Getting that First “Real” Job…

Having a portion of the premium subsidized by an employer can be a fabulous benefit and one that should not be ignored. At this stage, I recommend understanding and paying attention to the following:

  • Employee contribution. The monthly amount an individual pays toward the premium.
  • Employer contribution. It’s good to know how much the employer is contributing. It gives an employee a true sense of the value of the benefit and should be considered, especially if a job change may happen.
  • Deductible. This refers to the initial amount the employee must pay for health care-related expenses — out-of-pocket and in addition to any premiums — before the plan begins to pay any benefits. Many young individuals, especially if healthy, are surprised to learn that they must budget additional money for this. And while many never meet the deductible thanks to their youth and good health, one sports-related injury can change all that!

Starting a Family…

When individuals marry and/or begin to have children, health insurance concerns once again take center stage. The decision to keep individual plans vs. having both members of the couple on one plan should be made following a thorough analysis. It should begin by assessing the health status of those involved, concentrating on the specific benefit coverage levels of services likely to be used and their anticipated costs.

Adding a child to the mix creates an interest in maternity and hospitalization benefits, as well as the coverage details for the baby once he/she arrives.

At All Stages of Life…

Overall (and at any age), when making decisions about health insurance there are two important considerations:

What’s the status of my health and/or anyone else that might be covered on my plan?

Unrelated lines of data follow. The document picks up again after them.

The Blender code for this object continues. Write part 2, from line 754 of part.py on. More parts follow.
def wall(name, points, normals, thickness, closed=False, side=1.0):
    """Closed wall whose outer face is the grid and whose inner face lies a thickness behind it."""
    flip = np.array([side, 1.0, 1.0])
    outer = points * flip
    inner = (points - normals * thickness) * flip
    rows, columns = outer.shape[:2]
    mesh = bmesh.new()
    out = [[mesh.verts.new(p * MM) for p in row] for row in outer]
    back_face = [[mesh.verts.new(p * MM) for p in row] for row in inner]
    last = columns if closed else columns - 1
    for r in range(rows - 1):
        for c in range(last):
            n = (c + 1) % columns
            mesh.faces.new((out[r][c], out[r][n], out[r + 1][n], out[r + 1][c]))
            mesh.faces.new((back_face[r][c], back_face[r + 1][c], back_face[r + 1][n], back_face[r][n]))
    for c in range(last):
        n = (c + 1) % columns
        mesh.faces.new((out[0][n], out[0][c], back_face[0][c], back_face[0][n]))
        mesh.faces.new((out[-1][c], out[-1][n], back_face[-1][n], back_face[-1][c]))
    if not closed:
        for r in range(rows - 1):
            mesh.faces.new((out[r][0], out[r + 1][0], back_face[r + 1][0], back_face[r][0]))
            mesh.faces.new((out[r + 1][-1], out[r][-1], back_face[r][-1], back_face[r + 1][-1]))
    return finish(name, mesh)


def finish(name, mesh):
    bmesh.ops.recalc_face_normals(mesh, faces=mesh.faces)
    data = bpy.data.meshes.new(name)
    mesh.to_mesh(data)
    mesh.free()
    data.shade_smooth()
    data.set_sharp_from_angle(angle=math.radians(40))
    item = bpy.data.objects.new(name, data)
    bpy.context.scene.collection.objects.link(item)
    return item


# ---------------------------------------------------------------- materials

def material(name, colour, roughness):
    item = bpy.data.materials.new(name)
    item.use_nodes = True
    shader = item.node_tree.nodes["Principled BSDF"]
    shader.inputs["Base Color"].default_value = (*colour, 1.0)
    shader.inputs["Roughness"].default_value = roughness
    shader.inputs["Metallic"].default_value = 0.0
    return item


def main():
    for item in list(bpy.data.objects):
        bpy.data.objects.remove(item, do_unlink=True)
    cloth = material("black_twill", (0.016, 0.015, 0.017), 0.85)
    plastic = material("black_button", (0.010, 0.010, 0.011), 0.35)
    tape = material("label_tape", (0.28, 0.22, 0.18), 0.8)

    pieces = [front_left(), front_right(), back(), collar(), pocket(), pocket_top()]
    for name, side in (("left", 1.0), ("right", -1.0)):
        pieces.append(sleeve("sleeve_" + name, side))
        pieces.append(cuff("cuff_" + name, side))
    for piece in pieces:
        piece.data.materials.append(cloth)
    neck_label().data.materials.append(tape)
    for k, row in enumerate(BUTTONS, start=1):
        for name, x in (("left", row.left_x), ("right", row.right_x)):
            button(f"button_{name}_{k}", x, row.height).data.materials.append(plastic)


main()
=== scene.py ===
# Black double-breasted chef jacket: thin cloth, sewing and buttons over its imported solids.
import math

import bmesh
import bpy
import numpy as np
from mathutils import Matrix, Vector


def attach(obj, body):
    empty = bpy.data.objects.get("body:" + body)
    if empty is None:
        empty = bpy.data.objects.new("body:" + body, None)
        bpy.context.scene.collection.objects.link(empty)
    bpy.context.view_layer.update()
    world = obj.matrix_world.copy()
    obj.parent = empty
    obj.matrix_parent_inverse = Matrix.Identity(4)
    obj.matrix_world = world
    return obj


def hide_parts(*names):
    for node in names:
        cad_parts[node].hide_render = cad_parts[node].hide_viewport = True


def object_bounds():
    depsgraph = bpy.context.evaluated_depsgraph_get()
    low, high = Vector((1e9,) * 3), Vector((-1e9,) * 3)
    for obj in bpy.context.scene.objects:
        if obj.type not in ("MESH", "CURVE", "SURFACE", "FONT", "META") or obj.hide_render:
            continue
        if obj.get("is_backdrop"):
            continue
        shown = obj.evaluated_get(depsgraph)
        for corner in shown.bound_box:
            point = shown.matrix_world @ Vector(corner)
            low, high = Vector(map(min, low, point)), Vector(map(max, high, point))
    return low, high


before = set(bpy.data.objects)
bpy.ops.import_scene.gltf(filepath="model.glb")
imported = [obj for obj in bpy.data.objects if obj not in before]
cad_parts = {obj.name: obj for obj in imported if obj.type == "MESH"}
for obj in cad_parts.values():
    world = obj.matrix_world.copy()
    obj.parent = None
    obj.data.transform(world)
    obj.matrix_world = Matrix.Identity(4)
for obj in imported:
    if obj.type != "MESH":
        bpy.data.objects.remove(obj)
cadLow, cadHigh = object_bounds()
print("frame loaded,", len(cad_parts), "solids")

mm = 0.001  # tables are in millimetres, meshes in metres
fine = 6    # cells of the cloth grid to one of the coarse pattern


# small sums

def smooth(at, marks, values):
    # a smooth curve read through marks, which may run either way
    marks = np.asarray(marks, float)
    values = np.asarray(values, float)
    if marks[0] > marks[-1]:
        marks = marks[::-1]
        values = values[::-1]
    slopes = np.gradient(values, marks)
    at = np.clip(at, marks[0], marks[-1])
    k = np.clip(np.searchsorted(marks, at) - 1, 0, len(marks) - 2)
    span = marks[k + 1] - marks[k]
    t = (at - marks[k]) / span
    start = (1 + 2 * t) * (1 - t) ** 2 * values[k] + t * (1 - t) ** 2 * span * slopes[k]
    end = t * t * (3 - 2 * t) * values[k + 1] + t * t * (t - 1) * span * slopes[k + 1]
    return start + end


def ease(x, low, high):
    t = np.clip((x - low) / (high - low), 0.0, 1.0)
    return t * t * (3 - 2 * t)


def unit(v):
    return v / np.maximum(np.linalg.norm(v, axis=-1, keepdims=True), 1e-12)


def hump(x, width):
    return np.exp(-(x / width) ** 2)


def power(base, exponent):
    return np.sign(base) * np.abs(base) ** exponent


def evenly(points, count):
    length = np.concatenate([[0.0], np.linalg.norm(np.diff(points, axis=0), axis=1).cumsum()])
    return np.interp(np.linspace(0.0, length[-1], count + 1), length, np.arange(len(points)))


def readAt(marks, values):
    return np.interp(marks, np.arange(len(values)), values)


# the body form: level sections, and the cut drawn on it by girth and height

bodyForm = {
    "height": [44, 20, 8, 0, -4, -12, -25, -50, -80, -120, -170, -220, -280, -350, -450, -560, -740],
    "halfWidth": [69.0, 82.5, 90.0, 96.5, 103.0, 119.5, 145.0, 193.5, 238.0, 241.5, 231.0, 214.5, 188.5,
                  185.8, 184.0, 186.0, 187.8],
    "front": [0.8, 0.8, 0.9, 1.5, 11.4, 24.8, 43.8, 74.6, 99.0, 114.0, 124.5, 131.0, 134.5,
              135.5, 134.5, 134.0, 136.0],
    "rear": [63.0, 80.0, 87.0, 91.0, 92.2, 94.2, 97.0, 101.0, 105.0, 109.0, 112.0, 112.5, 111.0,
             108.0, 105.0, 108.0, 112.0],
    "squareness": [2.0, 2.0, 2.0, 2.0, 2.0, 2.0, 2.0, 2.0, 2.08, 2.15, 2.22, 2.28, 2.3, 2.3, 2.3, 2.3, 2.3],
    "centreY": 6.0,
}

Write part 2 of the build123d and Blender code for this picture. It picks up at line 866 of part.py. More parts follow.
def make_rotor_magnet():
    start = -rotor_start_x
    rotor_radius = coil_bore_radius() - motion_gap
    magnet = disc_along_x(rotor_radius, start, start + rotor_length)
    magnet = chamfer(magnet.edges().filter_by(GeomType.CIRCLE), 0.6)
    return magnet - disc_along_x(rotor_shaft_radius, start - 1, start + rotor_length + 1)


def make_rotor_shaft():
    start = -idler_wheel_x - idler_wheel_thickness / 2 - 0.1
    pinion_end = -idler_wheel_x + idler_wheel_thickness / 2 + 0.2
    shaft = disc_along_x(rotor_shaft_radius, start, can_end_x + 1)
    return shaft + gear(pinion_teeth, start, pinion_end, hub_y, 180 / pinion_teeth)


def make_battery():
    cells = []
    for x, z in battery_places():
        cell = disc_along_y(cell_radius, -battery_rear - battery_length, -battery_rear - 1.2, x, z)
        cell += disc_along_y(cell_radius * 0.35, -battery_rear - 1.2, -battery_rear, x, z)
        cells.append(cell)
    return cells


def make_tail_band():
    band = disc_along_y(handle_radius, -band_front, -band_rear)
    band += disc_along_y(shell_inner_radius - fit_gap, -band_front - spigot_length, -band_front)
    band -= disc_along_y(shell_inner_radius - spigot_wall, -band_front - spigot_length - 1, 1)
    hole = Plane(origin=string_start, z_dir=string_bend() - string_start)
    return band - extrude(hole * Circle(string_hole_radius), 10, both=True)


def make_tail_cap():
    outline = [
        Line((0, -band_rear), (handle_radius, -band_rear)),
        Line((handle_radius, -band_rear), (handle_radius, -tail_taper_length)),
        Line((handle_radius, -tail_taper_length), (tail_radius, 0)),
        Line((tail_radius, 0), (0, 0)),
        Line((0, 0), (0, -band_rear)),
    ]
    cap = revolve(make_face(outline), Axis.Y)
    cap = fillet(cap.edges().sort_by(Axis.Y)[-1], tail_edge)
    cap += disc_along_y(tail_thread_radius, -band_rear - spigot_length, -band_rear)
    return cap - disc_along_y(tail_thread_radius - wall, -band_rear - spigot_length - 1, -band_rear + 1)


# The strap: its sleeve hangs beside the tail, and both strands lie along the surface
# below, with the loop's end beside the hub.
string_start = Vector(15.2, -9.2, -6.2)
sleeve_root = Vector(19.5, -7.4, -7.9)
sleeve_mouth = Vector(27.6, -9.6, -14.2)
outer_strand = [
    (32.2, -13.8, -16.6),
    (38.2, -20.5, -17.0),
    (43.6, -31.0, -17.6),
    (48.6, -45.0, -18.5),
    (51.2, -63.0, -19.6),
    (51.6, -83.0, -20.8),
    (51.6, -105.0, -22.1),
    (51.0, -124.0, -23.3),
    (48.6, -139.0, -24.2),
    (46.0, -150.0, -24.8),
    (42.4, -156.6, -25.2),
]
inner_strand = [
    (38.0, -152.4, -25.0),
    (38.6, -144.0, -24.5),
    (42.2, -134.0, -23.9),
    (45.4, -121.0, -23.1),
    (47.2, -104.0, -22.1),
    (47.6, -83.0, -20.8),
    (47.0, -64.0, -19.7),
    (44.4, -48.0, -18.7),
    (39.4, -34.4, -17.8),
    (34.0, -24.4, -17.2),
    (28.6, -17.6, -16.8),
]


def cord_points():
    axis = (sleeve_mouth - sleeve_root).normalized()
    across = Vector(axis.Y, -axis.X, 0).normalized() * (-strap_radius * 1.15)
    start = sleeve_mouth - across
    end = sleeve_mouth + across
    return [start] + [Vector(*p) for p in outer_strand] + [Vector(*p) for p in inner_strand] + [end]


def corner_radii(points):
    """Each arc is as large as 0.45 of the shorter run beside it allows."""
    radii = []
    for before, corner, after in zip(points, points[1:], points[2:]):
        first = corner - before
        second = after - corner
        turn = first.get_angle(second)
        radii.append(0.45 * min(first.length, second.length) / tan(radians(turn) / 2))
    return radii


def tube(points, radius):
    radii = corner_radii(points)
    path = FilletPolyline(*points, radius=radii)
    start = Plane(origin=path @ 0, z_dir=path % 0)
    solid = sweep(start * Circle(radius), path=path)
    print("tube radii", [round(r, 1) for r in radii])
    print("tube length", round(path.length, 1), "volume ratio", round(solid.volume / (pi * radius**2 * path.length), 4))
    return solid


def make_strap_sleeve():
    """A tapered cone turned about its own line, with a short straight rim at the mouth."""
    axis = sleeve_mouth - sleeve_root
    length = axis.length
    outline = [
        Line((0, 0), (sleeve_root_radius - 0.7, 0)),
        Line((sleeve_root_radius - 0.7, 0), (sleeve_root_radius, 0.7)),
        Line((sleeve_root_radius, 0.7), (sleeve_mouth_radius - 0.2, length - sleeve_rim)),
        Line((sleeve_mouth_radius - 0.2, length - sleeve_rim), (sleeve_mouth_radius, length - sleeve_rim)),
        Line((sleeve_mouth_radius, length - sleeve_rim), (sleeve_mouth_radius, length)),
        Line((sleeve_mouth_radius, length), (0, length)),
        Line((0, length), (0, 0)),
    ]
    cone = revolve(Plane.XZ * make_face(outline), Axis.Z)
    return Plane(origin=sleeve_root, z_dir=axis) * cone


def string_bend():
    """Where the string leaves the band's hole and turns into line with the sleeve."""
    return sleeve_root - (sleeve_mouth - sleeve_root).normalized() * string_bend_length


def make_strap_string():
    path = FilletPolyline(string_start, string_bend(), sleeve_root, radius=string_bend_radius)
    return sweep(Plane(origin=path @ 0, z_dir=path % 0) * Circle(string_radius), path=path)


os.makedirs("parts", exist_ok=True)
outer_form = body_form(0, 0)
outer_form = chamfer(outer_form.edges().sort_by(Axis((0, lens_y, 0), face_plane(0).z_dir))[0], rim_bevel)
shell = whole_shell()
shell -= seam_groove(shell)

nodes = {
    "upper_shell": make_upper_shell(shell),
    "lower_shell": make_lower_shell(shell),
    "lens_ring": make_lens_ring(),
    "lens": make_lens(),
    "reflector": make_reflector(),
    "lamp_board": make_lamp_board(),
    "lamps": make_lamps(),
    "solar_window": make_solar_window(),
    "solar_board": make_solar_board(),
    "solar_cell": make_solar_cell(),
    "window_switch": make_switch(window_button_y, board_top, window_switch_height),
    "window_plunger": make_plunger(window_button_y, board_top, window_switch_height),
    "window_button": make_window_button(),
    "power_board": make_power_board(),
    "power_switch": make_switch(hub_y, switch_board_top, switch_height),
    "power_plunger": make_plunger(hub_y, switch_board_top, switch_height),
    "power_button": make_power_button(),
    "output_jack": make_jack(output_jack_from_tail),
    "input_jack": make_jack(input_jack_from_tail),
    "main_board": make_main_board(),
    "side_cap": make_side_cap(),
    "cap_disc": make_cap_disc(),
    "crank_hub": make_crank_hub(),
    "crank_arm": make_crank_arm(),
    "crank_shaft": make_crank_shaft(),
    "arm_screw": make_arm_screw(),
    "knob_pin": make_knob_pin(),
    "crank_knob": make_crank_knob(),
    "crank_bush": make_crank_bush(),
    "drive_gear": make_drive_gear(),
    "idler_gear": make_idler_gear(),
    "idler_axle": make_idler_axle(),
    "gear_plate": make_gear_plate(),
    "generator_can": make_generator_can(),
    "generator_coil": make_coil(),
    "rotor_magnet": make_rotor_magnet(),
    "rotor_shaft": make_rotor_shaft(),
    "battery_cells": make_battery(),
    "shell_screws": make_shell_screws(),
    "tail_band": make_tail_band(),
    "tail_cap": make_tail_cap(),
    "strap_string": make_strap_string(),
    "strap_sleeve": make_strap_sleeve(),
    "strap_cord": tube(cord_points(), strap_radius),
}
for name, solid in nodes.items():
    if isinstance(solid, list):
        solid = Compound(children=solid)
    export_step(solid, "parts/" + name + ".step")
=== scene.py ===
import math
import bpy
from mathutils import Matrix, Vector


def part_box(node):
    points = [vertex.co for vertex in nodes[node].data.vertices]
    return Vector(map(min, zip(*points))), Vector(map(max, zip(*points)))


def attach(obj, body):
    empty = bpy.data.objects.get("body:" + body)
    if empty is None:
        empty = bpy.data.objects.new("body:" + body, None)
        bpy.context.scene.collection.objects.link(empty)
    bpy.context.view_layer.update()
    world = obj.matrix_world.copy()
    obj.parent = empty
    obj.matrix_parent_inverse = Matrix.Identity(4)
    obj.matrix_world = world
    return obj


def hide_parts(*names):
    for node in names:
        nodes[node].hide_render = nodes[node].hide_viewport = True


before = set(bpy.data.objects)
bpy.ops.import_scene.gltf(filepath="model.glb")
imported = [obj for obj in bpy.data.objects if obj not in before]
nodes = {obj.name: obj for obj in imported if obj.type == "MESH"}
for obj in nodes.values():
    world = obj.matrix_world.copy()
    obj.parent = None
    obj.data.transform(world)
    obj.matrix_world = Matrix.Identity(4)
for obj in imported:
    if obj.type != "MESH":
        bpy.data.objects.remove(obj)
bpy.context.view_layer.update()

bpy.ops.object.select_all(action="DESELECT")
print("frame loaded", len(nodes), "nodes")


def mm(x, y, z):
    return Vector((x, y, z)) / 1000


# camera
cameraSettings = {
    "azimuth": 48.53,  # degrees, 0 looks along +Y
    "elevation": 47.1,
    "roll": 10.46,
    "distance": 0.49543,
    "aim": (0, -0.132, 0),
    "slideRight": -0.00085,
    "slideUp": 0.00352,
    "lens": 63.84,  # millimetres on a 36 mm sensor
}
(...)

This gets to how much or little you will expect to use your insurance and, if needed, what benefits you are likely to use.

For example, if you have an old sports injury that is now limiting your normal workout routine, you may want to investigate coverage for surgery and rehab with significant physical therapy. Focusing on outpatient surgical benefits, coverage for the physician and anesthesiologist, and co-pays for physical therapy, will help manage expectations.

What are the requirements for using my insurance to ensure I receive the maximum benefit?

When you enroll in a plan you are agreeing to a set of “contractual rules” — rules which you must follow in order to receive coverage.

For example, you may need a referral before accessing specialist care. You may need to ensure that your physician, hospital and any specialist care such as anesthesiology are considered in-network. Or you may need to gain prior-authorization for care. Each of these and more can have a significant impact on your coverage, so make sure you are clear regarding what your policy requires.


I am certain the topic of health insurance is not as exciting to young adults as it is to me! But, it remains one of life’s necessary evils.

In the United States, in particular, it is incumbent upon each of us to manage the health insurance market available to us and to become an educated healthcare consumer.

Make informed choices and limit any surprises. The earlier in life you begin, the more smoothly things will go in the future!